Tiga puluh tujuh menit sebelum kami berbincang, Edy sudah memakai baju khas melayu berwarna biru muda dan khidmat mengikuti pembukan Festival Hak Asasi Manusia (Festival HAM 2023) yang digelar di Balaikota Singkawang. Festival HAM 2023 inisiasi International NGO Forum on (INFID) bersama dengan Komnas HAM, KSP dan sejumlah stakeholder lain.
Pikirannya pun menerawang, sesekali ia senyum. Kota yang ia cintai menapaki usai muda, 22 tahun dan bukan lagi daerah pemekaran dari Kalimantan Barat. Bahkan, tiga kali diganjar sebagai kota Toleran berdasarkan riset SETARA Institute, tahun 2018, 2021 dan 2022.
Toleransi beragama dan berkeyakinan dipahami sebagai hak tiap warga Singkawang menjalani hidupnya. Adanya momen politik membuatnya dan mereka yang peduli pada kota yang dijuluki Kota Seribu Vihara ini harus bersiap lebih keras dan waspada.
Politik praktis, Anda tahu, kerap menerebas segala batas dan ketidakmungkinan, termasuk tatanan sosial yang sudah tertanam dan mengakar. Perlu ada orang-orang yang mau menjadi pengusir angin kebencian dan jadi perekat jika masyarakat terbelah atau retak. Edy adalah salah satunya.
“Untungnya di Singkawang, pemuka agama itu biasanya juga di pemerintahan daerah. Jadi lebih enak, pasti yang dipikirkan adalah masyarakat,” Edy.
Posisi Edy saat ini merupakan Ketua NU Singkawang dan bekerja di Pemda setempat. Posisi itu menguntungkan lantaran ia bisa merasakan denyut langsung masyarakat, sekaligus menjadi tameng serta penghubung dengan kebijakan setempat.
Satu jam lima puluh menit usai saya berbincang dengan Edy, saya berpapasan dengan Min.
Ia Tionghoa dan saya bertemu dengan Min di Vihara Tri Dharma Bumi Raya, vihara terbesar di Kalimantan Barat dan bertempat di Singkawang. Jaraknya 2,4 KM dari pusat Kota dan 4,5 jam dari Pontianak, ibu kota Provinsi.
Min berbicara dengan bahasa Tiongkok dengan temannya. Usia Min sekitar 53 tahun, berpakaian hitam dan celana pendek. Rambutnya tidak bersisir dan sedang bersandar di tangga Vihara. Ia tertawa kecil ketika saya datang menyapa.
Min bukan penjaga yang saban berada di Vihara itu. Ia tinggal di sekitar Vihara.

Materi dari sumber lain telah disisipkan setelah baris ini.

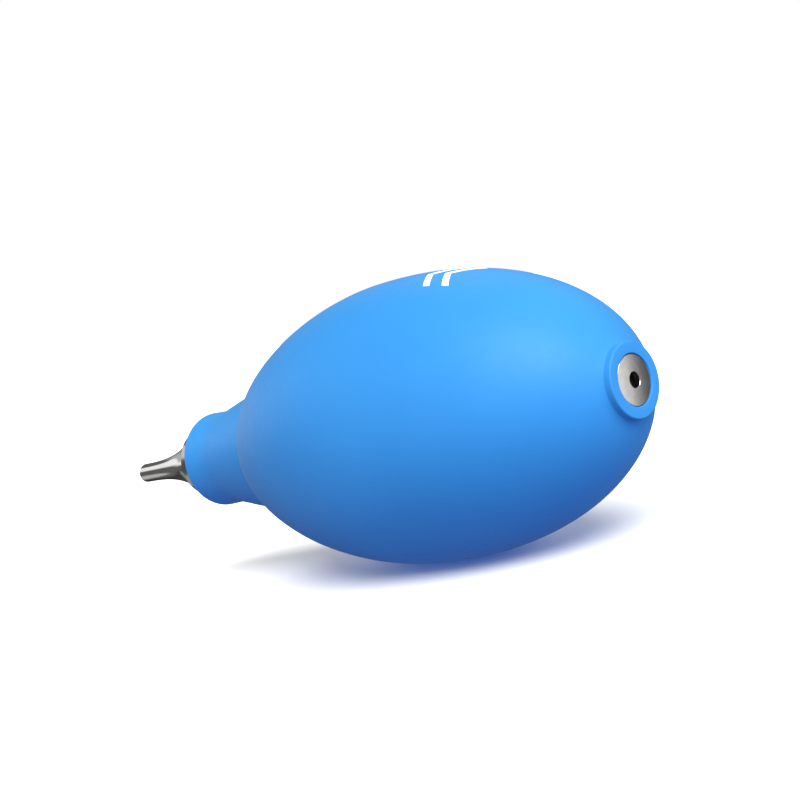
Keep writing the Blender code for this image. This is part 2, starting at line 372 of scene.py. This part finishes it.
def bulb_outline():
    """The moulding's whole section: ring, egg, crease, neck, and the inside back to the ring."""
    bore = PLATE_RADIUS + 0.1 * MM
    bore_floor = 44.0 * MM
    ring_radius = 6.0 * MM
    ring_back = 45.62 * MM
    ring_foot = 45.05 * MM
    ring = rounded(
        [
            (bore_floor, bore, 0),
            (RING_FACE, bore, 0.12 * MM),
            (RING_FACE, ring_radius, 0.25 * MM),
            (ring_back, ring_radius, 0.25 * MM),
            (ring_foot, egg_radius(ring_foot), 0),
        ],
        6,
    )
    egg_end = -35.2 * MM
    crease_lip = -36.15 * MM
    neck_bore = 5.6 * MM
    neck = rounded(
        [
            (egg_end, egg_radius(egg_end), 0),
            (crease_lip, egg_radius(crease_lip), 0.5 * MM),
            (-36.75 * MM, 12.62 * MM, 0.12 * MM),
            (-37.4 * MM, 12.98 * MM, 0.3 * MM),
            (-54.3 * MM, 9.4 * MM, 20.0 * MM),
            (NECK_FACE, 9.68 * MM, 0.2 * MM),
            (NECK_FACE, neck_bore, 0),
        ],
        12,
    )
    neck_inside = [(-43.0 * MM, neck_bore), (-37.0 * MM, 9.8 * MM)]
    boss_radius = 7.5 * MM
    boss_end = 33.0 * MM
    valve_bore = 5.1 * MM
    boss = [
        (41.5 * MM, boss_radius),
        (boss_end, boss_radius),
        (boss_end, valve_bore),
        (bore_floor, valve_bore),
    ]
    egg = egg_points(44.7 * MM, -35.0 * MM, 110)
    inside = egg_points(-33.5 * MM, 38.5 * MM, 50, WALL)
    return ring + egg + neck + neck_inside + inside + boss


def even_seam(piece):
    """Where the two halves meet, both take the smooth surface's own normal, so that no seam shows."""
    mesh = piece.data
    normals = [Vector(corner.vector) for corner in mesh.corner_normals]
    for polygon in mesh.polygons:
        is_flat_end = len(polygon.vertices) > 4
        if is_flat_end:
            continue
        for corner in polygon.loop_indices:
            if abs(mesh.vertices[mesh.loops[corner].vertex_index].co.y) < 1e-6:
                normals[corner].y = 0
                normals[corner].normalize()
    mesh.normals_split_custom_set(normals)


def make_bulb():
    """The moulding as two halves that close into one skin, drawn at rest."""
    silicone = silicone_material()
    outline = bulb_outline()
    for side, turn in (("right", 0.0), ("left", math.pi)):
        half = turned("bulb_half_" + side, outline, HALF_STEPS, turn, turn + math.pi)
        half.data.set_sharp_from_angle(angle=math.radians(32))
        even_seam(half)
        half.data.materials.append(silicone)
        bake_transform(half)
        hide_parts("bulb_body", "bulb_wall_" + side)


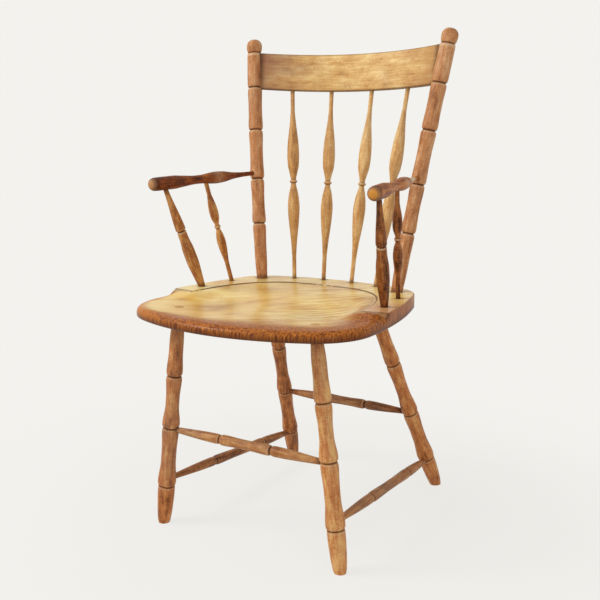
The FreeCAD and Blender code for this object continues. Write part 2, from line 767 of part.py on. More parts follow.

“Berdoa saja, nggak papa. Semoga baik di jalanan, selamat,” katanya.
Saya membungkuk mengucapkan terima kasih dan ia memegang pundak saya. Perasaan hangat mengalir dalam hati, keramahan yang membuat sekat terpecah. Cinta sederhana dari warga Tionghoa Singkawang.
Vihara ini, katanya, bukan sekadar tempat ibadah atau berdoa, tapi bisa jadi tempat bertemu warga yang tidak saling kenal sekadar bertegur sapa. Tidak hanya ruang bagi warga Tionghoa.
“Sebagai muslim, saya menikmati dan nyaman di tempat ini,” kata saya.
Min lantas tersenyum untuk kesekian kali. Senyum yang sama juga muncul dari sosk perempuan Tionghoa bernama Tjhai Chui Mie.
Ia adalah Wali Kota Singkawang 2017-2022 dan ketika ia menjabat, Singkawang membuat lompatan besar di kota ini. Ia memimpin Singkawang yang multi etnis hingga mendapatkan predikat sebagai kota Toleran.
“Toleransi jadi kekuataan kami. Semua orang tidak ingin konflik kan, termasuk kami di Singkawang ingin semuanya aman,” jelasnya.
Setelah 37 jam di kota ini, saya pun meyakini ucapan Edy, Min dan Tjhai Chui Mie bahwa kota Singkawang memang tercipta dari cinta dan kehangatan.